Getting start and end timing for processes running in parallel

I have the following batch script (slightly simplified) to run a series of exe files in parallel.

SETLOCAL ENABLEDELAYEDEXPANSION

for %%a in (1 2 4 8) do ( 
  set i=%%a
  set script=calculate_V!i!.exe
  start echo started V!i! at !time:~0,5! ^>^> log.txt ^2^>^&^1 
 ^& !script! ^& echo ended V!i! at !time:~0,5! ^>^> log.txt ^2^>^&^1 ^& exit
)

I want to get the start and end time of the script's run, but the problem is that the delayed expansion of the second time (echo ended V!i! at !time:~0,5!) is made simultaneously with the first, so the output is (for example)

started V1 at 15:50
started V2 at 15:50
...
ended V1 at 15:50
ended V2 at 15:50
...

even though the script took 10 minutes to run.

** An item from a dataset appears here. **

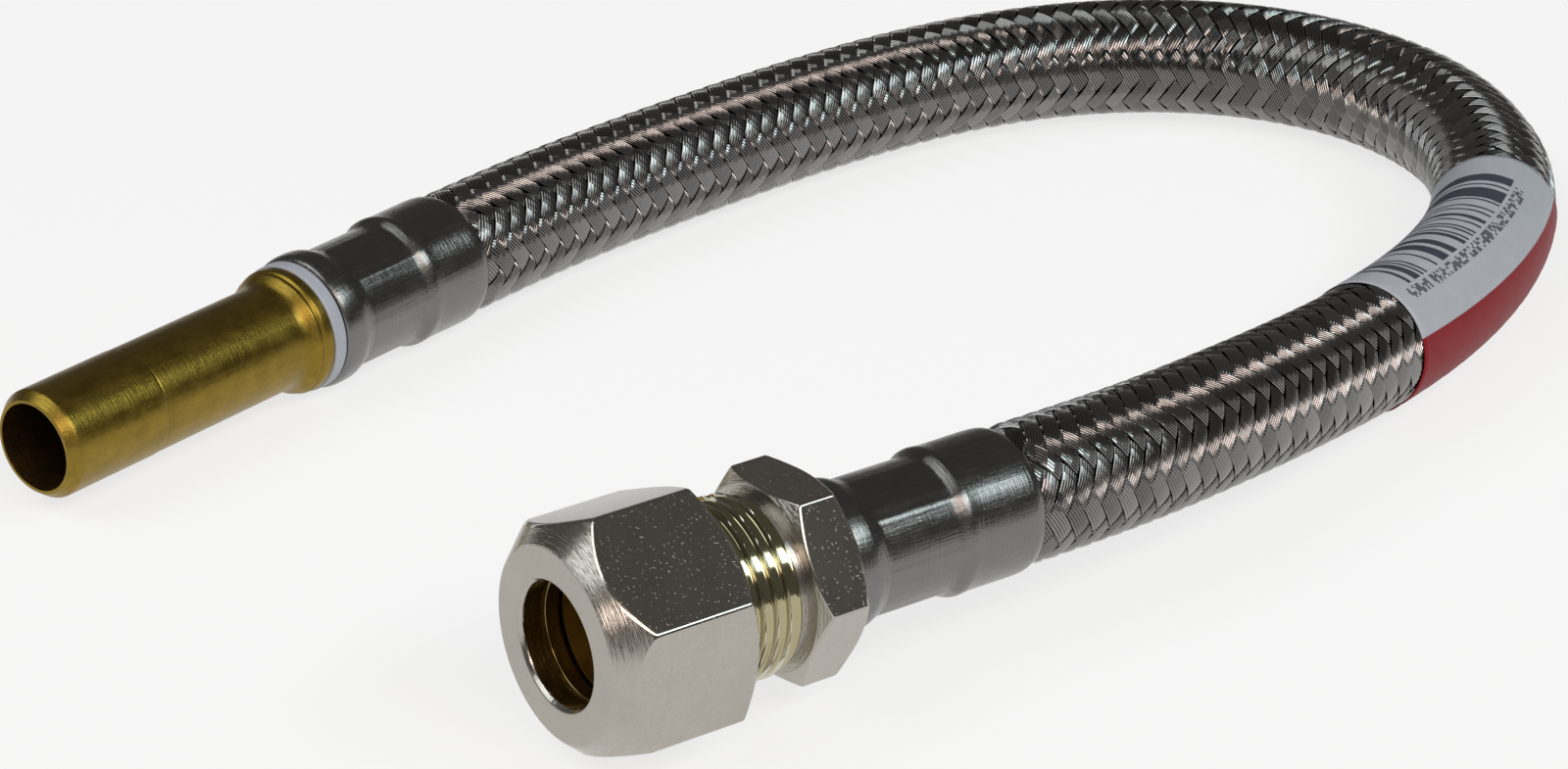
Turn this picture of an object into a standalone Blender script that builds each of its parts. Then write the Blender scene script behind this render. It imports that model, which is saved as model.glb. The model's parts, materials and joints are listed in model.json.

How can I evaluate !time:~0,5! only after script runs?

Thanks

I have looked at this and the only way I can get it to work is to make sure that the time look-ups are on separate lines, and I have not managed to do this without using two batch files.

I have used timeout /t as a substitute for running a task which takes a specific time.

launcher.cmd:-

@echo off
echo.
echo %time% start %1 >>logfile.txt
timeout /t %1 2>&1 1>nul:
echo %time% end %1 >>logfile.txt
exit

scheduler.cmd:-

@echo off
start /b launcher 5
start /b launcher 10

logfile.txt:-

20:24:01.15 start 5
20:24:01.22 start 10
20:24:06.20 end 5
20:24:11.19 end 10

It should be straightforward to adapt these files for your purposes.

Notes:-

• start /b stops multiple cmd windows from opening; alternatively, start /min will use separate windows, but without too much visual intrusion.
• Because time is a volatile variable, it does not need to use delayed expansion.
• If the scheduled task is a Windows (not a command-line) program, launcher will need to use start /wait to run it.
• The exit makes sure that the launcher threads terminate.